SEC Enforcement Action
The SEC read “maintained by” a bank to require that the Trust Company either have or exercise “substantial investment responsibility” over the management of the trust funds. This interpretation was based on just two formal SEC pronouncements. The first, “Employee Benefit Plans: Interpretations of Statute”, Rel. No. 33-6188, 45 Fed. Reg. 8960 (Feb. 11, 1980), set out the SEC staff’s view that being just a custodian or similar administrative capacity does not meet the “maintain” requirement. The staff pointed out that a bank would meet the “maintain” requirement if it either actively managed the trust fund or retained an investment adviser where the bank made the final investment decisions based on the adviser’s recommendations. The SEC saw a need for this interpretation because collective investment trusts had by 1980 become an attractive alternative investment vehicle (for cost and flexibility reasons) to mutual funds, particularly with respect to pensions and other retirement and benefit plans. Although there were a series of no-action letters in the ensuing years (which did not “paint” a consistent approach) the SEC did not formally revisit this topic until 2006 in Dunham & Associates Holdings, Inc., et al., Rel. No. 33-8740 (Sept. 22, 2006), where the SEC concluded that a trust company did not “maintain” a trust, as the trust company “exercised no investment responsibility over …[the trust]”, rather the investors in the trust made all investment decisions and the trust “simply carried out those instructions and provided recordkeeping services.” The paucity of these interpretive resources led Commissioner Hester Peirce, in an October 2, 2020, statement, to express a vigorous dissent from the SEC enforcement action in Great Plains Trust Company, Rel. No. 33-10869 (Sept. 30, 2020). Commissioner Peirce was particularly concerned that the SEC, as a secondary regulator, had not given sufficient deference to the Trust Company’s primary regulator, the Kansas Department of Banking. She also thought it inappropriate jurisprudence for the SEC to use “… an enforcement action to disentangle overlapping regulatory regimes.”

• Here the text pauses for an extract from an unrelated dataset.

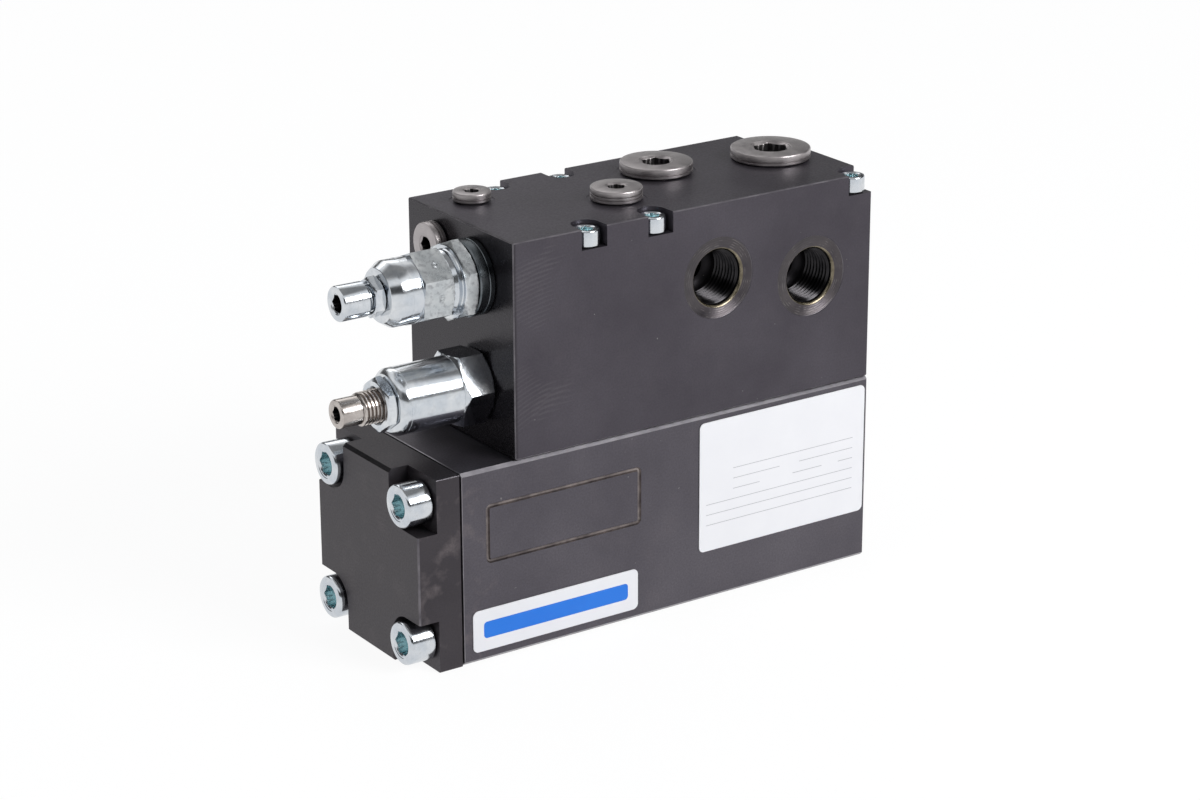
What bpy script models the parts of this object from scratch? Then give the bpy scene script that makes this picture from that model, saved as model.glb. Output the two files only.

What does not appear in the Great Plains enforcement action is a full portrayal of underlying facts, which one suspects may have been the unspoken predicate for the SEC decision to take what Commissioner Peirce describes as a “full-blown enforcement action.” Great Plains retained Kornitzer Capital Management (“KCM”) as the investment adviser for the Great Plains trust funds, beginning in 1994. KCM was founded in 1989 in Mission, Kansas, practically next-door to Overland Park. By 2020, KCM had become one of the largest fee-only investment adviser firms in the Kansas City metropolitan area, with some $5.2 billion under management. By 2015 KCM had caused the four Great Plains trust funds (the Retirement Equity Fund [“REF”]; the Retirement Fixed Fund [“RFF”]; the Common Equity Fund [“CEF”]; and the Common Fixed Fund [“CFF”]), to accumulate great holdings of the securities of Lion Gate Entertainment Corporation (“Lionsgate”), the movie production company. In 2015, the Lionsgate stock was $41/share. By February 2016 the price had fallen to $18.53/share. By this time Lionsgate stock comprised the following portions of the four trust funds: REF 30%; RFF 79%; CEF 30%; CFF 89%. As a result, the board of Great Plains adopted new investment policies in May 2016, which among other things forbade having any one security being more than 10% of the holdings of a trust fund. KCM undertook to reduce the concentrations to under 10% within 12 – 18 months. Nonetheless, by the end of 2016, the holdings were: REF 28%; RFF 53%; CEF 28%; and CFF 39%. Despite the Great Plains memoranda and letters to KCM in 2017, by June 30, 2018, the Lionsgate holdings in the four funds still materially exceeded 10 %; namely: REF 25%; RFF 72%; CEF 22%; and CFF 52%.
By then investors in the four funds had commenced litigation against KCM and, in at least some instances, against Great Plains. An SEC investigation and enforcement action ensued. On December 10, 2019, the SEC settled the action against KCM, which among other things required KCM to disgorge to the Great Plains trust funds $4.98 million (less $4.13 KCM had already paid to the trusts) and to pay a civil penalty of $2.7 million. On September 30, 2020, Great Plains Trust Company, Inc., settled with the SEC, agreeing to:
- A cease and desist order
- Pay a $300,000 civil penalty
- Terminate the four trust funds
- Distribute any remaining monies to the investors
The liquidation of the trust funds is expected to be completed by October 30, 2020. Although Great Plains and its trust funds were the victims of the negligence (or more) of KCM in managing the monies in those trusts, it is manifest that the board of Great Plains had failed to act decisively and protectively to rescue the investors in those trusts. It is for this reason that the decision of the SEC to take “full-blown enforcement action” does not seem unjustified. This background also suggests why Great Plains Trust Company elected to abandon the collective trust fund businesses which had led to its founding in the first place.